Several laboratories and buildings on the University of Delaware’s campus reopened for classes and resumed normal operations on 9 February, following evacuations and then a controlled detonation of ‘a small amount of a shock-sensitive explosive chemical’ inadvertently produced at a research lab on campus the previous day.

The evacuations were in response to a report from the University of Delaware’s Environmental Health and Safety office. The Delaware State Police investigated the materials, removed them from the building and transferred them to a safe outdoor location where they were ‘neutralised’ on the evening of 8 February, the university announced.

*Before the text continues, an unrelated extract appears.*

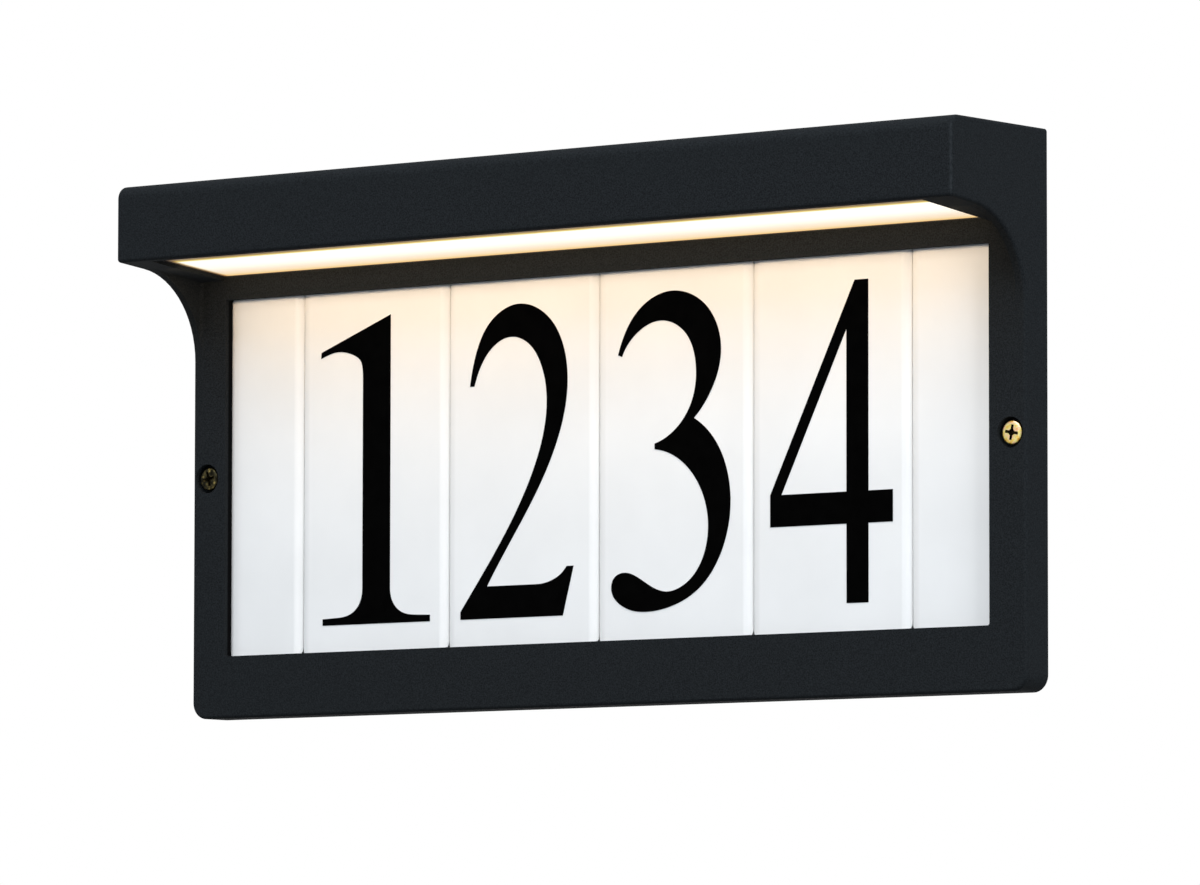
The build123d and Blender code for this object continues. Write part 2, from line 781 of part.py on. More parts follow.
def ear_screw(x, s):
    return hood_frame * Pos(x, s, ear_high_n) * small_screw(driver_screw_length)


def make_terminal_block():
    block = hood_box(
        around(terminal_middle_x, terminal_length),
        around(tray_middle, terminal_width),
        (web_high_n, web_high_n + terminal_height),
    )
    high_n = web_high_n + terminal_height
    screw_room = (high_n - terminal_screw_depth, high_n + 1)
    for s in wire_places():
        block -= rod_along_n(terminal_middle_x, s, terminal_screw_radius, screw_room)
        entry = Pos(terminal_middle_x - terminal_length / 2, s, wire_n) * Rot(0, 90, 0)
        block -= hood_frame * entry * Cylinder(terminal_entry_radius, 2 * terminal_entry_depth)
    ear_range = (tray_middle - terminal_width / 2, terminal_ear_s + driver_ear_width / 2)
    return block + fixing_ear(terminal_ear_x, terminal_ear_s, ear_range)


def make_terminal_screws():
    high_n = web_high_n + terminal_height - terminal_screw_drop
    low_n = web_high_n + terminal_height - terminal_screw_depth
    screws = []
    for s in wire_places():
        screw = rod_along_n(terminal_middle_x, s, terminal_screw_radius, (low_n, high_n))
        screws.append(screw - hood_box(
            around(terminal_middle_x, 4 * terminal_screw_radius),
            around(s, terminal_screw_drop),
            around(high_n, 2 * terminal_screw_drop),
        ))
    return screws


def wire(points):
    """A round wire along straight runs in the hood's frame, with a bend at each inner point."""
    if len(points) > 2:
        path = FilletPolyline(*points, radius=wire_bend_radius)
    else:
        path = Line(*points)
    section = Plane(origin=path @ 0, z_dir=path % 0) * Circle(wire_radius)
    return hood_frame * sweep(section, path=path)


def make_lamp_lead(s):
    """From the driver along the tray, down through the tray and back under the lamp board."""
    low_n = board_low_n - wire_radius
    return wire([
        (driver_half_length, s, wire_n),
        (wire_hole_x, s, wire_n),
        (wire_hole_x, s, low_n),
        (wire_end_x, s, low_n),
    ])


def make_supply_lead(s):
    """From the terminal block straight to the driver."""
    return wire([
        (-driver_half_length, s, wire_n),
        (terminal_middle_x + terminal_length / 2, s, wire_n),
    ])


# ---------------------------------------------------------------- assembly
def make_tiles():
    numerals = (numeral_one(), numeral_two(), numeral_three(), numeral_four())
    pieces = {}
    for index, sketch in enumerate(numerals):
        x = tile_row_shift + (index - (number_tile_count - 1) / 2) * tile_pitch
        pieces[f"number_tile_{index + 1}"] = make_tile(x, tile_width)
        pieces[f"numeral_{index + 1}"] = make_numeral(sketch, x)
    left_width = end_tile_width + tile_row_shift
    right_width = end_tile_width - tile_row_shift
    pieces["blank_tile_left"] = make_tile(tile_row_shift - row_half - left_width / 2, left_width)
    pieces["blank_tile_right"] = make_tile(tile_row_shift + row_half + right_width / 2, right_width)
    return pieces


def make_parts():
    front_wire, rear_wire = wire_places()
    parts = {
        "housing": make_housing(),
        "back_plate": make_back_plate(),
        "plate_stand_offs": [make_stand_off(x) for x in both_ways(screw_x)],
        "cable_grommet": make_grommet(),
        "tile_pad_lower": make_pad((pad_low_z, pad_low_z + pad_height)),
        "tile_pad_upper": make_pad((pad_high_z - pad_height, pad_high_z)),
        "cover_screw_left": make_cover_screw(-screw_x, left_cross_turn),
        "cover_screw_right": make_cover_screw(screw_x, right_cross_turn),
        "lens": make_lens(),
        "lens_seal": make_lens_seal(),
        "lamp_tray": make_tray(),
        "tray_screws": make_tray_screws(),
        "thermal_tape": board_layer((board_high_n, web_low_n)),
        "lamp_board": board_layer((board_low_n, board_high_n)),
        "board_screws": make_board_screws(),
        "lamps": make_lamps(),
        "driver_case": make_driver_case(),
        "driver_potting": potting_room(driver_height - potting_drop),
        "driver_screws": [ear_screw(x, s) for x, s in driver_ears()],
        "terminal_block": make_terminal_block(),
        "terminal_screws": make_terminal_screws(),
        "terminal_fixing_screw": ear_screw(terminal_ear_x, terminal_ear_s),
        "lamp_lead_positive": make_lamp_lead(front_wire),
        "lamp_lead_negative": make_lamp_lead(rear_wire),
        "supply_lead_positive": make_supply_lead(front_wire),
        "supply_lead_negative": make_supply_lead(rear_wire),
    }
    parts.update(make_tiles())
    return parts


os.makedirs("parts", exist_ok=True)
for node, shape in make_parts().items():
    if isinstance(shape, list):
        shape = Compound(children=shape)
    export_step(shape, f"parts/{node}.step")
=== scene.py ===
from math import cos, pi, radians, sin

import bpy
import bmesh
from mathutils import Matrix, Vector


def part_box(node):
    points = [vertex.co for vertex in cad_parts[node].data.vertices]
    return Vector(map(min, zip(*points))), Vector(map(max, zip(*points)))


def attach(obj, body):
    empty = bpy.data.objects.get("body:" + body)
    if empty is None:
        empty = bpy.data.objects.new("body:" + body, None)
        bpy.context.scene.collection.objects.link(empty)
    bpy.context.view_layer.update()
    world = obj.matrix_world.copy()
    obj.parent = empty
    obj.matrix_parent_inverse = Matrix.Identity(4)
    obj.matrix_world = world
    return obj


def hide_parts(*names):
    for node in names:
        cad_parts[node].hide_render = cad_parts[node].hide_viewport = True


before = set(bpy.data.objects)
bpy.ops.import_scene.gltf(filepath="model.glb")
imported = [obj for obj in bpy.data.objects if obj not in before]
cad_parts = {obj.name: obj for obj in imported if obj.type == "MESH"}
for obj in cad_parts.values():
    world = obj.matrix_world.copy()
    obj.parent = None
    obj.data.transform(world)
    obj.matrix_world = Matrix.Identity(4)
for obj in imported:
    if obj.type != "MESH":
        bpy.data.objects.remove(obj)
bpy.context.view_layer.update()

# The lit house number sign. Metres, in the CAD frame: X to the right, Y into the wall, Z up.
MM = 0.001

# Places that the finishes follow, in mm. X is from the sign's middle. Y is 0 at the wall and falls
# towards the front.
HOOD_END_EDGE = (173.1, 173.8)
HOOD_FRONT_EDGE = (-52.1, -52.8)
WINDOW_SIDE = 159.7
WINDOW_SIDE_REACH = 0.4
PAINTED_SHADE_START = (-11.2, -10.6)
LENS_FRONT_TO_REAR = (-50.3, -12.4)
LENS_END_TO_END = (-161, 161)

# Noise lies mostly between these, so what follows it is stretched over that span.
NOISE_SPAN = {"From Min": 0.3, "From Max": 0.7}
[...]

‘This was an isolated incident, and there is no threat to campus health or safety,’ the University of Delaware said. ‘No injuries were reported.’ The school declined to release further details of what was exploded and why or what reaction was being run. Chatter on social media suggested that a chemistry graduate student accidentally made triacetone triperoxide, also known as TATP, which is synthesised from acetone, hydrogen peroxide and an acid. A graduate student at the University of Bristol inadvertently made 30–40g of TATP in 2017, requiring a bomb disposal team to dispose of the material.

‘Our safety people did a top-notch job and responded quickly. It was just so sudden and unexpected,’ tweeted Mike Axiotes, an undergraduate student in the University of Delaware’s chemistry department. ‘We were talking about vinyl chloride burn in subgroups as a safety/making reactions count talk and then boom (pun intended) we’re being evacuated 3 hours later.’